Let us deconstruct the argument we've been given, and it seems painfully clear we must revisit it once again. Please reflect on the statement given
to us by Mr. Kano -- "The Scientific Method is always Applicable in explaining what we Observe".
The "always" aspect is been neglected in the response of my opponent.
Let us consider what is not "always" describable by the "scientific method".
Emotion.
(Allow poor Winston another dramatic pause. You may swallow if you wish.)
Nothing has caused more confusion, strife, error, and anguish throughout history than our emotions. Songs have been written, poems penned, books
published, psychologists analyze, and in the end, this attribute of our every day lives defies description by anything other than itself. The
observance of emotion is only describable by additional displays of emotion!
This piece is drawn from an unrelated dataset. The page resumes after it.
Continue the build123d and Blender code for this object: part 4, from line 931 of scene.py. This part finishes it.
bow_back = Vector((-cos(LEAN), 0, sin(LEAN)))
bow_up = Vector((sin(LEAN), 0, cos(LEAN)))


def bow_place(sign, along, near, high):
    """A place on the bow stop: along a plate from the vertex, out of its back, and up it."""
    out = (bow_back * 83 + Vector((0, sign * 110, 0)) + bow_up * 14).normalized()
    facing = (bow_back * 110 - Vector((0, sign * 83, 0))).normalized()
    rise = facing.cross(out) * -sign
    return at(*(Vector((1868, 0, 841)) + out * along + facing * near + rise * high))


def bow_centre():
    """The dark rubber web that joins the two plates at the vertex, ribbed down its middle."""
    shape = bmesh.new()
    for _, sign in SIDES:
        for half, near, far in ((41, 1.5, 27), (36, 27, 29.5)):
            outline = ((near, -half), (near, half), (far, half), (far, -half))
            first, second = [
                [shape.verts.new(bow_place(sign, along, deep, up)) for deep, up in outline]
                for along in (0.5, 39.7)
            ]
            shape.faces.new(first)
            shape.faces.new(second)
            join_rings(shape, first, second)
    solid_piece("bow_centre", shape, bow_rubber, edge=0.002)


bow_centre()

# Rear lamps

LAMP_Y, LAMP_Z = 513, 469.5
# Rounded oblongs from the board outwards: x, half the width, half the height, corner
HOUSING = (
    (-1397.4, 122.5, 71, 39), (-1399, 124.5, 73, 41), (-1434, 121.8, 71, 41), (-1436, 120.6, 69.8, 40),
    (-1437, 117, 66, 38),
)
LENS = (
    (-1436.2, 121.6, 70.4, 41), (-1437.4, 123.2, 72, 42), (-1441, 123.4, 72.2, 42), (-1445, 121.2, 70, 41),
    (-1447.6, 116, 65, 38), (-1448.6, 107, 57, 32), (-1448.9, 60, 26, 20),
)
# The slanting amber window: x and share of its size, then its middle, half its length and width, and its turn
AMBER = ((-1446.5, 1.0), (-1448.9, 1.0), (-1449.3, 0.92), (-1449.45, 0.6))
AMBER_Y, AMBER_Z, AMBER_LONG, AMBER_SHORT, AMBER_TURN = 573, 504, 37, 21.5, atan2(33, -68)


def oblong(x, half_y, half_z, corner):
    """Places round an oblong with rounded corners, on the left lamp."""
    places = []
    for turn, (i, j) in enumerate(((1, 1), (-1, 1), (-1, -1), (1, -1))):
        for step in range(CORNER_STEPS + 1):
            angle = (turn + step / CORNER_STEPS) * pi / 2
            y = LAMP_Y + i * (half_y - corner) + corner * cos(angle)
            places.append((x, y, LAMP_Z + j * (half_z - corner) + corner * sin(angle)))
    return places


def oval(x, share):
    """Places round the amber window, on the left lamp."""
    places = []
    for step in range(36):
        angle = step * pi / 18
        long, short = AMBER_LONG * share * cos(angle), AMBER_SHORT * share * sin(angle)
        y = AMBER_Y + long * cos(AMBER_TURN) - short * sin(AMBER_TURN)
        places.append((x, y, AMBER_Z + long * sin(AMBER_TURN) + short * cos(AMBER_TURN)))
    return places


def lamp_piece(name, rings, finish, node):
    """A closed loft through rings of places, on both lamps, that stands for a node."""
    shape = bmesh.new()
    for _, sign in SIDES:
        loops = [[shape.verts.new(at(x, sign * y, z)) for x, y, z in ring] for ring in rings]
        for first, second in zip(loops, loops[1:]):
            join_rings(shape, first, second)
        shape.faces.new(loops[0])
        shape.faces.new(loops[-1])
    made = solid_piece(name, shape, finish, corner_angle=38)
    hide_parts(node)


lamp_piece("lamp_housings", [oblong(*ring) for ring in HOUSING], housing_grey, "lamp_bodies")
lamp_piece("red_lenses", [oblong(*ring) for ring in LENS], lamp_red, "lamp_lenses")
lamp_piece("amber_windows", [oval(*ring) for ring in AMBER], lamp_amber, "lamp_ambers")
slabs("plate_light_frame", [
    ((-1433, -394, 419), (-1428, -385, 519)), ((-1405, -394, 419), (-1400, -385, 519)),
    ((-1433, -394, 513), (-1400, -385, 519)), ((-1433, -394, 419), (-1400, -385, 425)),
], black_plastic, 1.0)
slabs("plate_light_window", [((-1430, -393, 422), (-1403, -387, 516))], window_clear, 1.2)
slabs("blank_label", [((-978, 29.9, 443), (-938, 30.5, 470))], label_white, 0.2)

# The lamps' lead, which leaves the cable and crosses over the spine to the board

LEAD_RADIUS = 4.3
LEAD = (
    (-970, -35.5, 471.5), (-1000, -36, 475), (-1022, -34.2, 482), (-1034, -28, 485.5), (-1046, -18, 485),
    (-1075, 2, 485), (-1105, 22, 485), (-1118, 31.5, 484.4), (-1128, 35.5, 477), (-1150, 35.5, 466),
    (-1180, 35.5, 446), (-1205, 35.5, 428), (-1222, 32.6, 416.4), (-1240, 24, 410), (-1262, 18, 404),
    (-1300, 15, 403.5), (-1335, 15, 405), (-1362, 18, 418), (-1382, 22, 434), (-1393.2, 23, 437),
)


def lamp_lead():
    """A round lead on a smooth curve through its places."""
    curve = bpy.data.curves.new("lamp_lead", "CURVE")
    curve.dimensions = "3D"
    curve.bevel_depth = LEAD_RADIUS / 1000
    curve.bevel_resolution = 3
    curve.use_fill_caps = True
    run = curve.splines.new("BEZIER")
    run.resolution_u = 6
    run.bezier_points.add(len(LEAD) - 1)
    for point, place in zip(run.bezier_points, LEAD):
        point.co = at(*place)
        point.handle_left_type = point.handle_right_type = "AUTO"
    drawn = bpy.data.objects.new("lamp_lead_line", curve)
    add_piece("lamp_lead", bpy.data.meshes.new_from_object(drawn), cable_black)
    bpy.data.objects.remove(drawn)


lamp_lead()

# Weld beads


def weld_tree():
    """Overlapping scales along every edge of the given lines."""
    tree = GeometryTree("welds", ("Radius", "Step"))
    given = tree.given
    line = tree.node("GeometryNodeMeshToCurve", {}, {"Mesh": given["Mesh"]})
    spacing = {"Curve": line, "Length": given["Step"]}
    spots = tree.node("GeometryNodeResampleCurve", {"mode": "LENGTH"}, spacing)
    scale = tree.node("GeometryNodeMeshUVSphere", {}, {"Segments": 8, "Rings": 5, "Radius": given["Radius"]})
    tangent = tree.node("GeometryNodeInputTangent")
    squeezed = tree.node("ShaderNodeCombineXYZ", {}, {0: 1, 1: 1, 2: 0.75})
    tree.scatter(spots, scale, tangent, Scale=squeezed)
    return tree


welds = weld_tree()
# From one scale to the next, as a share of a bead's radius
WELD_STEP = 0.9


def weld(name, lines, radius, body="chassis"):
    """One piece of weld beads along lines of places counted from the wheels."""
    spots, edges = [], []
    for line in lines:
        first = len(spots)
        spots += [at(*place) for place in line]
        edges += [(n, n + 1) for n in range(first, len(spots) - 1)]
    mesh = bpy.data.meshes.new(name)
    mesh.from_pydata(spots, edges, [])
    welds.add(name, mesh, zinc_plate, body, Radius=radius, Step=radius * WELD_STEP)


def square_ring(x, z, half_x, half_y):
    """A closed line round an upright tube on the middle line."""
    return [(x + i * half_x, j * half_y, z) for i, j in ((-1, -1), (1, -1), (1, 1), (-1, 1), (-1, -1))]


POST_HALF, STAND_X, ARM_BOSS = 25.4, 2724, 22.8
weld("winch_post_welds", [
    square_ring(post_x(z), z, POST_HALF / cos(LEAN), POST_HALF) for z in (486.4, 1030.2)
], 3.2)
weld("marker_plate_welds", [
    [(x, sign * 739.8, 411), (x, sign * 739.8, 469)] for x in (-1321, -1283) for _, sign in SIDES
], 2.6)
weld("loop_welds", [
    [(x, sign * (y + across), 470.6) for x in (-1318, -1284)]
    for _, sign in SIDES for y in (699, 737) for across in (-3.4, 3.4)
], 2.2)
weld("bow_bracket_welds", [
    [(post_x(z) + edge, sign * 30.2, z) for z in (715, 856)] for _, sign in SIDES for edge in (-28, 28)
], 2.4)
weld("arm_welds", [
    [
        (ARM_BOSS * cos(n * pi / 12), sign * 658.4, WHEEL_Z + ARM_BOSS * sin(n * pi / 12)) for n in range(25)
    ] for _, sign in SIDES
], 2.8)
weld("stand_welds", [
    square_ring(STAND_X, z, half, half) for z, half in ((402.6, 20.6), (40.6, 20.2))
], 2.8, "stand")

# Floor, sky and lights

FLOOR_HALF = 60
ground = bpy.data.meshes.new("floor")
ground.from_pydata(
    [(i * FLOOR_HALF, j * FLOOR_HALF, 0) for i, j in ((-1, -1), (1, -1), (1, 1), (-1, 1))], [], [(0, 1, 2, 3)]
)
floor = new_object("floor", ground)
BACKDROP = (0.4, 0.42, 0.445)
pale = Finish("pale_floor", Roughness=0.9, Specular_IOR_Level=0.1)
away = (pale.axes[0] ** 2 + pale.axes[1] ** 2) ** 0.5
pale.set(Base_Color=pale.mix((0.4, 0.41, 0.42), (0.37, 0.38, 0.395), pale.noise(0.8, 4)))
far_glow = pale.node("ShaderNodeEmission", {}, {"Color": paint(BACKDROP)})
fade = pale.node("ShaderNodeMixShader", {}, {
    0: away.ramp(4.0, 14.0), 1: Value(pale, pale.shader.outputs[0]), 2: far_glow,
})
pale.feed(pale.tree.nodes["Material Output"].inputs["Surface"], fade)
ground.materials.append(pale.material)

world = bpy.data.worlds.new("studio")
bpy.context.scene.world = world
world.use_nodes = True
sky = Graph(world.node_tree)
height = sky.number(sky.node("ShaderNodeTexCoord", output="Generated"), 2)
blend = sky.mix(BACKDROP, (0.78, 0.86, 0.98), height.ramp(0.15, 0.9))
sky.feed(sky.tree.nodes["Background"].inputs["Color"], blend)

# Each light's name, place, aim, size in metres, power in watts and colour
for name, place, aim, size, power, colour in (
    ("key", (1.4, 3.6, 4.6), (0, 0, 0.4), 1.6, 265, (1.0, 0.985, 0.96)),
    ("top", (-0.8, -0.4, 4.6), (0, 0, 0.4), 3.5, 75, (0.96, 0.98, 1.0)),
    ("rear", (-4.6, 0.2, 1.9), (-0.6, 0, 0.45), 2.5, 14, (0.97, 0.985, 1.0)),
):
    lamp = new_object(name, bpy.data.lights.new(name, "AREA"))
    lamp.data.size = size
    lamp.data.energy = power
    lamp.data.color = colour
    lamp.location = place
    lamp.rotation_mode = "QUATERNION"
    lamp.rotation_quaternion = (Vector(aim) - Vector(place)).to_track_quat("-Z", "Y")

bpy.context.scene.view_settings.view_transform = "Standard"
And we need not generalize emotion to uncover a specific example germane to our task. The recognition of beauty in another of our species is an aspect
of our emotions that is so broad with wide variance, that no method of science can ever hope to describe it, much less quantify the range of
variety.
Take, for example, this fine photo from the Smithsonian's National Museum of African Art:
The photographer, Elliot Elisofon, has capture an African woman at the peak of her elegance and beauty.
What a fine picture of an obviously wonderful woman. However, the vast majority of cultures on this planet will not see the grace and beauty of this
woman in that picture. And, the men of this woman's culture would find extreme distaste in the photos of women our western culture feels are
outstanding.
Now we can certainly, through science, attribute this effect to the variance of cultural influence on beauty. But it is impossible to measure,
quantify, and predict this effect with the scientific method. We see this in our own society today with men and women who inexplicably prefer rotund
members of the opposite sex, despite all the contrary clues and mores our society has imposed.
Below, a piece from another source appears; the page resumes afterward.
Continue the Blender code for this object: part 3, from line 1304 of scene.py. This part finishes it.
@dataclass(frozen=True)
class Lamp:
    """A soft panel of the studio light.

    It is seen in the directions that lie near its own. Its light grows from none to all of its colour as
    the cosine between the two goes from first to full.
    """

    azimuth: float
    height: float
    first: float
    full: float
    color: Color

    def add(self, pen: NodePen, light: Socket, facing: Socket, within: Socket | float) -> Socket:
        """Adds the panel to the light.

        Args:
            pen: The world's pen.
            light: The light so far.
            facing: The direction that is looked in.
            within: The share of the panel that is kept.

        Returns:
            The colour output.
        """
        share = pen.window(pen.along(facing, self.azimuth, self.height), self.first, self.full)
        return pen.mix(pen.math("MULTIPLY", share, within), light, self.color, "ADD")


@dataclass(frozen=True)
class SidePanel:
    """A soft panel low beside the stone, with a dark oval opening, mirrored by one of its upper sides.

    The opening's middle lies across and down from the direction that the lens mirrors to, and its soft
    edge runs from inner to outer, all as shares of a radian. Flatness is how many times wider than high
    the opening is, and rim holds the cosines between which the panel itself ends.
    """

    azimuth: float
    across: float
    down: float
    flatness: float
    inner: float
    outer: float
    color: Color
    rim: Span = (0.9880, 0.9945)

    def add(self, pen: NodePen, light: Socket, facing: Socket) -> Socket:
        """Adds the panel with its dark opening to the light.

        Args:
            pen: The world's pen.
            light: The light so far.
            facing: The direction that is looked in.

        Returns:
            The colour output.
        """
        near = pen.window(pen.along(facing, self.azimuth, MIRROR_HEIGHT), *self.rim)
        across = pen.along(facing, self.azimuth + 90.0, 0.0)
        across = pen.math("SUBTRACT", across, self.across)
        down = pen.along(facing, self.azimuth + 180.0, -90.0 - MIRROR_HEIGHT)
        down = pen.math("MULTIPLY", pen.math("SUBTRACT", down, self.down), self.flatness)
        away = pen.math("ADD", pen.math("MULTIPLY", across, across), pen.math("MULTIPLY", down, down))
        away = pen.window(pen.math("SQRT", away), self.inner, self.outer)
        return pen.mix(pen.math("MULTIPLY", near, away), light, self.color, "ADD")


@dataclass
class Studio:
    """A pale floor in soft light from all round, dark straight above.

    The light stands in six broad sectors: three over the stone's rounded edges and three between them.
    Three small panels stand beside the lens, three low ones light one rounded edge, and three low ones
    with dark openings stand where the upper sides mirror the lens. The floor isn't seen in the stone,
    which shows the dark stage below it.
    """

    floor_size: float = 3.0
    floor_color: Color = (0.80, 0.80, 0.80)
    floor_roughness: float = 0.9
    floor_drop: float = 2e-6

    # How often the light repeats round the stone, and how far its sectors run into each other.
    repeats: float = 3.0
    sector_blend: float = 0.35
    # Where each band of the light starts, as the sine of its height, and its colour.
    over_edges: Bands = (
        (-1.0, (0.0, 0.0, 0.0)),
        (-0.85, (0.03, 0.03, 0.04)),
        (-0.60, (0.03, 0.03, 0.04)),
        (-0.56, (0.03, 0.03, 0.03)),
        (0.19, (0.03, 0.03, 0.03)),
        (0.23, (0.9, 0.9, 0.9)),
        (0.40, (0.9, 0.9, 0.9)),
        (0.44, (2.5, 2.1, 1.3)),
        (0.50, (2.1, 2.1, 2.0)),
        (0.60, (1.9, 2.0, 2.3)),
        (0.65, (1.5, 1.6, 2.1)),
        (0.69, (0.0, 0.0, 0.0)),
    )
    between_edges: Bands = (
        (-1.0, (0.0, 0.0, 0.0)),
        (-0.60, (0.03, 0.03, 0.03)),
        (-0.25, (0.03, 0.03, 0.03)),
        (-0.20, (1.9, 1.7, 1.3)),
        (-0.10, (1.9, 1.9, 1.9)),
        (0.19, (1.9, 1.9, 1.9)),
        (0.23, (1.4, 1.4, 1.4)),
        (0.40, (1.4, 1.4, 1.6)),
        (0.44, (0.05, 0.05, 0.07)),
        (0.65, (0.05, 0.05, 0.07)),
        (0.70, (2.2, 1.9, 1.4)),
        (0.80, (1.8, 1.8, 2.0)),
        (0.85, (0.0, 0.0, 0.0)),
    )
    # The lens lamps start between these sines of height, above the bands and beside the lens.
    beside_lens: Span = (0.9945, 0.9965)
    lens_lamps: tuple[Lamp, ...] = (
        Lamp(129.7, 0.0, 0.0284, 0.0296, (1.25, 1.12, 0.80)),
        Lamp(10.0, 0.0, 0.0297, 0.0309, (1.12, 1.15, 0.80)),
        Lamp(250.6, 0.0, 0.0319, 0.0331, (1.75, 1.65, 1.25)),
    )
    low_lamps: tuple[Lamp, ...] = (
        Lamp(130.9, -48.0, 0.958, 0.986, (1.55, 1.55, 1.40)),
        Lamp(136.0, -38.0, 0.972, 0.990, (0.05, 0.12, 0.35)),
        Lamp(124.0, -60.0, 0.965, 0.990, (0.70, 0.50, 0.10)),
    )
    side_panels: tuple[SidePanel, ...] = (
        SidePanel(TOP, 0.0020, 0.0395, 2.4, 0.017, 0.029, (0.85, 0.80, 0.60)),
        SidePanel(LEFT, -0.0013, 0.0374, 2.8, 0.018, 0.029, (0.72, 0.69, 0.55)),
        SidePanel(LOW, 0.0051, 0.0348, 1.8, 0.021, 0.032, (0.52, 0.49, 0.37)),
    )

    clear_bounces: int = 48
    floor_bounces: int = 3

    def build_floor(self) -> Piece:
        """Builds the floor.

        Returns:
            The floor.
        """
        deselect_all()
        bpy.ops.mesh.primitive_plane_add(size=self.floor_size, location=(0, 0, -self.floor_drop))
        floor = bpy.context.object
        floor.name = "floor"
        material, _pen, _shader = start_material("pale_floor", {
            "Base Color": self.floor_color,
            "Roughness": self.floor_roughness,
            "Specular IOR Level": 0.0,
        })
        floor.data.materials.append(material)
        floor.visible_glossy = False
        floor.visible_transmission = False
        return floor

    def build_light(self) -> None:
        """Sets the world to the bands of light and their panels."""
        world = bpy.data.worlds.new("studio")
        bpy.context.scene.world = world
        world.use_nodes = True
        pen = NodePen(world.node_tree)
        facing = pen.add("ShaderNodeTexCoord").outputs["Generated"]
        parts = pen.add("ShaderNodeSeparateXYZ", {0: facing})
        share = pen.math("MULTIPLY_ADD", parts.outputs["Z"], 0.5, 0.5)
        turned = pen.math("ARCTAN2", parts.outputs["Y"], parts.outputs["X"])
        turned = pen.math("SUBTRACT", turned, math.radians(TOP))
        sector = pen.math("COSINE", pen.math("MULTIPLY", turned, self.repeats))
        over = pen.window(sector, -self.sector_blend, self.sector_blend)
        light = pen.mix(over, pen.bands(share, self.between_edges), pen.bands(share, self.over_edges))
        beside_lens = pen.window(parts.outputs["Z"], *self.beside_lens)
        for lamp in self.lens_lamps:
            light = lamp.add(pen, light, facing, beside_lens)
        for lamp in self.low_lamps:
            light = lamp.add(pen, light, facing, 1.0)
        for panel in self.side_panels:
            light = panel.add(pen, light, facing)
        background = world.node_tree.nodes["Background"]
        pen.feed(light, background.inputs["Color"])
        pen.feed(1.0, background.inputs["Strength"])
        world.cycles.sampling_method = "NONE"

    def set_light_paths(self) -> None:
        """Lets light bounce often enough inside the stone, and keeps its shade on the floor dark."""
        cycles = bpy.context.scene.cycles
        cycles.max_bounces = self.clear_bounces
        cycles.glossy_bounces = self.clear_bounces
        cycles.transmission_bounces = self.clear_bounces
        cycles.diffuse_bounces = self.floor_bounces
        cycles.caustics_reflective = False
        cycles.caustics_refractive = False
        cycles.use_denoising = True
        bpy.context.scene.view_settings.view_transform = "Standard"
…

And here we have it my fine readers and judges, one very simple, very easy to follow explanation of how the scientific method is unable to explain
this every-day observance, which is a deep part of who we are, and who we have been for centuries.
Despite the attempt at simplicity from my opponent, he has not offered any argument other than to simply repeat, over and over again, the process of
the scientific method, in the hopes that by simply overstating it, it will become absolute. It will not, and cannot.